Auch unter Slomkas Vorgängern Bert van Marwijk und Thorsten Fink ist die Auswärtsbilanz wenig erbaulich gewesen (siehe Grafik). Nur neun Punkte aus 14 Spielen sind jedenfalls kaum bundesligatauglich, die letzten sechs Spiele endeten mit Niederlagen. „Auswärts muss ich selbstbewusst und mit breiter Brust auftreten, um die gegnerische Mannschaft vor ihrer heimischen Kulisse wirklich besiegen zu können. Und wirklich daran glauben“, erklärt Löhr. „Derartige Szenarien lassen sich aber in den Köpfen durchspielen. Das Interessante ist: Unser Unterbewusstsein kann nicht unterscheiden zwischen dem, was wir wirklich erlebt haben und dem, was wir uns sehr intensiv vorgestellt haben. Mit beidem können wir intensive Emotionen auslösen und das Selbstwertgefühl verbessern. Die Basis, um aus der Drucksituation – aus der wir laut Untersuchung nur bis zu 60 Prozent der Leistungsfähigkeit abrufen können – zur optimalen Performance zu gelangen.“ Das bedeutet: „Wir können unser Unterbewusstsein so mit positiven Bildern, mit Zielfotos füttern, dass wir den Teufelskreis von Misserfolgen auch durchbrechen können.

Es gäbe wohl kaum einen besseren Zeitpunkt als dieses Wochenende, um auswärts mal wieder 100 Prozent der Leistungsfähigkeit abzurufen.

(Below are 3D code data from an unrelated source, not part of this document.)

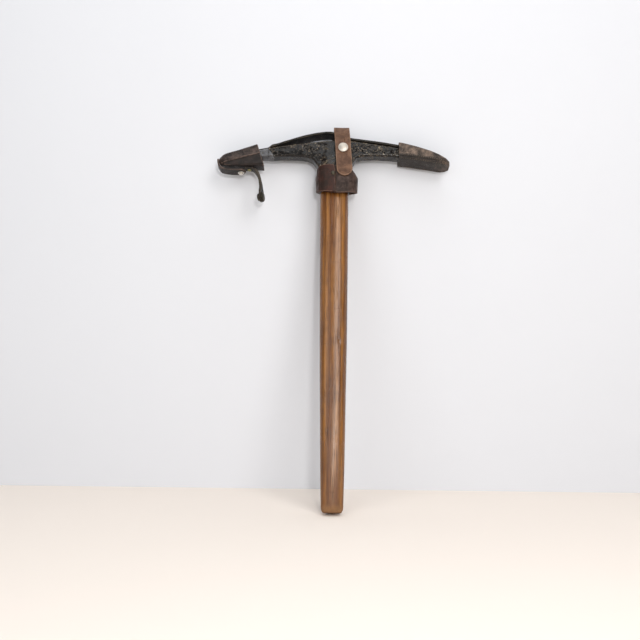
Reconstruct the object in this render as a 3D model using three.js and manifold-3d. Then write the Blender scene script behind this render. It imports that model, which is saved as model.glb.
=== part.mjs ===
// Ice axe with leather covers: an oval ash shaft, a forged head with a pick and an adze, a leather
// sheath on each blade, and a harness that holds them: a collar, a closing strap and a connecting strap.
// Millimetres. The foot's flat stands on z = 0, the shaft runs up +Z, the adze points along +X,
// the pick along -X, and the closing strap's snap faces -Y.
import * as THREE from 'three';
import { mergeVertices } from 'three/addons/utils/BufferGeometryUtils.js';
import Module from 'manifold-3d';

const wasm = await Module();
wasm.setup();

// ---------------------------------------------------------------- driving dimensions
// Shaft
const SHAFT_LENGTH = 436; // foot to the shoulder below the socket
const SHAFT_TOP_WIDTH = 39.4;
const SHAFT_TOP_DEPTH = 30;
const SHAFT_FOOT_WIDTH = 28.4;
const SHAFT_FOOT_DEPTH = 23;
const SHAFT_BELLY = 2.2; // how far the middle stands outside a straight taper
const FOOT_ROUND = 7; // height of the rounding at the foot
const FOOT_ROUND_IN = 3.85; // how far the rounding cuts in
const TENON_LENGTH = 46;
const TENON_STEP = 1.7; // shoulder around the tenon

// Head. Heights are measured up from the socket's lower rim.
const SOCKET_WALL = 2.7;
const HEAD_DEPTH = 18;
const ARM_REACH = 92; // from the shaft's axis to the pick's shoulder and to the adze's root
const PICK_REACH = 154;
const ADZE_REACH = 153;
const CROWN_HEIGHT = 80.2;
const ARM_END_TOP = 68; // top of both arms at their reach
const ARM_END_HEIGHT = 15;
const PICK_TIP_HEIGHT = 46;
const ADZE_TIP_HEIGHT = 46.7;
const NECK_HEIGHT = 36; // straight part of the neck
const PICK_STEP = 1.1; // how much smaller the pick is than the arm at its shoulder
const PICK_TIP_HALF = 1.8;
const ADZE_TIP_HALF = 1.5;
const ADZE_EDGE_DEPTH = 22;

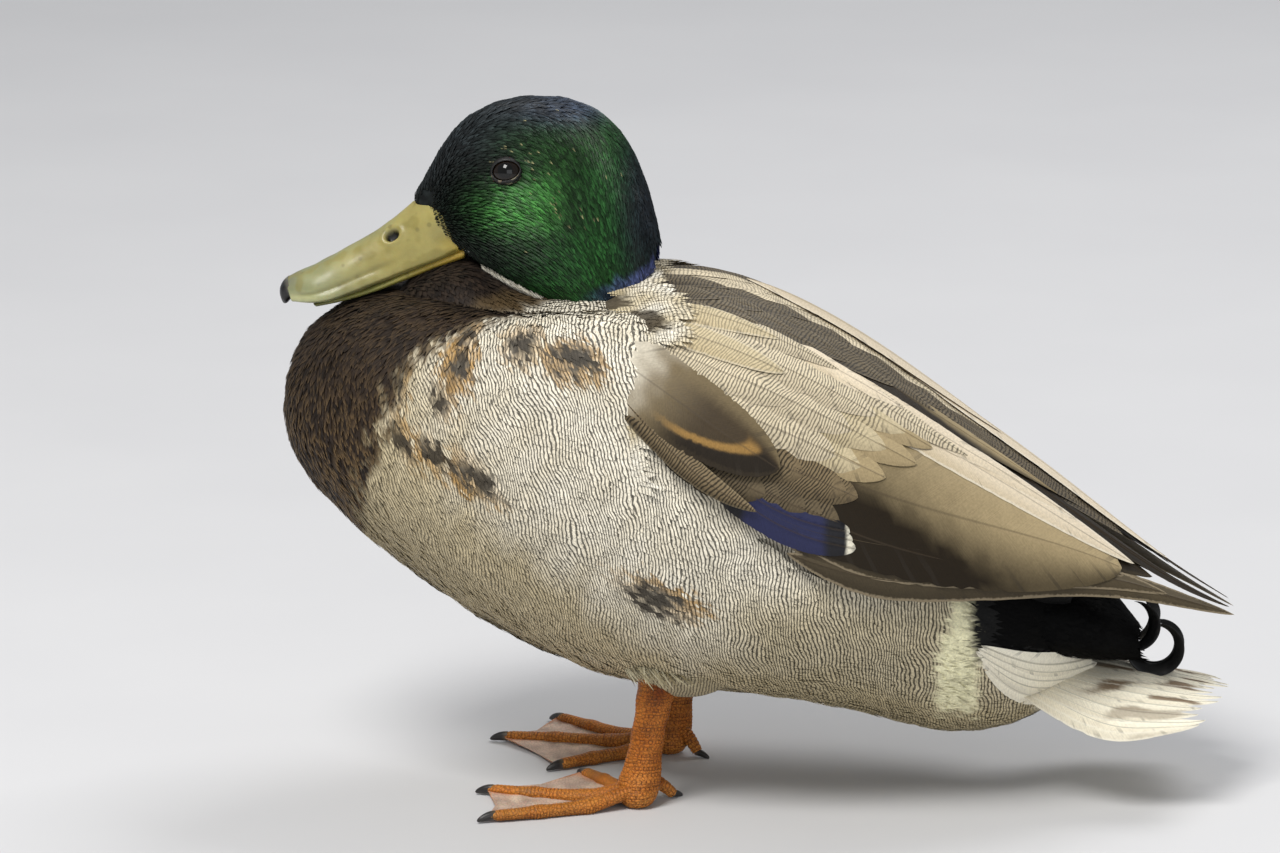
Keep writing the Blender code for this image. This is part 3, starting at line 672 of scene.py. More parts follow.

Mit einem Sieg beim Nordderby gegen seinen ehemaligen Club an diesem Sonnabend (15.30 Uhr/Sky) könnte Slomka mit seinem HSV in der Tabelle an Hannover vorbeiziehen, sich Genugtuung für seine Entlassung zum Jahreswechsel verschaffen und die 100 vollmachen: 99 Spiele hat der 46-Jährige in seiner Karriere als Bundesliga-Trainer bislang gewonnen. Als 32. Trainer der Geschichte könnte er nun „doppelnullen“.

Die Voraussetzungen dafür sind mäßig: Zum einen fehlt dem HSV nach dem erneuten Ausfall von Pierre-Michel Lasogga geeignetes Personal, das Tore auch auf fremden Plätzen in Aussicht stellt. Zum anderen hat der „große“ HSV nur eins der letzten elf Gastspiele beim „kleinen“ HSV gewinnen können, im August 2007. „Wir müssen versuchen, unsere Schnelligkeit auszuspielen und durch Überraschungsmomente von Hakan Calhanoglu, Rafael van der Vaart und Jacques Zoua, oder wer da noch spielen wird, zum Erfolg zu kommen“, sagt Slomka, der vor allem vor Hannovers Stärken im Umschaltspiel warnt, zudem stünde 96 im Zentrum kompakt und eng zusammen.

Doch vor allem die gute Leistung aus dem Leverkusen-Spiel sowie das akute Schwächeln des Gegners lässt Hoffnung aufkeimen: Hannover gewann nur eine der letzten zehn Begegnungen, das Team wirkte in den vergangenen Wochen völlig verunsichert. Zudem fehlt mit Szabolcs Huszti einer der Aktivposten mit einer Gelbsperre. Die Verantwortlichen versuchten in dieser Woche, das Team im besinnlichen Ambiente des Klosters Marienfeld im ostwestfälischen Harsewinkel abzuschirmen. Bloß nicht verkrampfen, lautet die Devise vor dem Wiedersehen mit dem langjährigen Coach.

Verkrampfen will auch Slomka nicht. Er strahlt weiterhin Zuversicht aus und redet sein Team stark. Immerhin zeigt der Leistungstrend trotz der drei Auswärtsniederlagen mit dem HSV nach oben: In Bremen noch chancenlos, in Stuttgart lange Zeit ebenbürtig und bei den heimstarken Gladbachern über die gesamte Spieldauer gesehen die bessere Mannschaft. Das sieht auch Heiko Westermann ähnlich, der einfach so weitermachen will: „Das ist immer auch eine Sache von Pech und Glück, das uns auswärts vielleicht ein wenig gefehlt hat. Wir müssen nur die Bereitschaft mitbringen, dann bin ich mir sicher, dass wir das Spiel gewinnen.“ Und bei einem dreifachen Punktgewinn stellt auch garantiert niemand mehr die Frage nach dem Warum.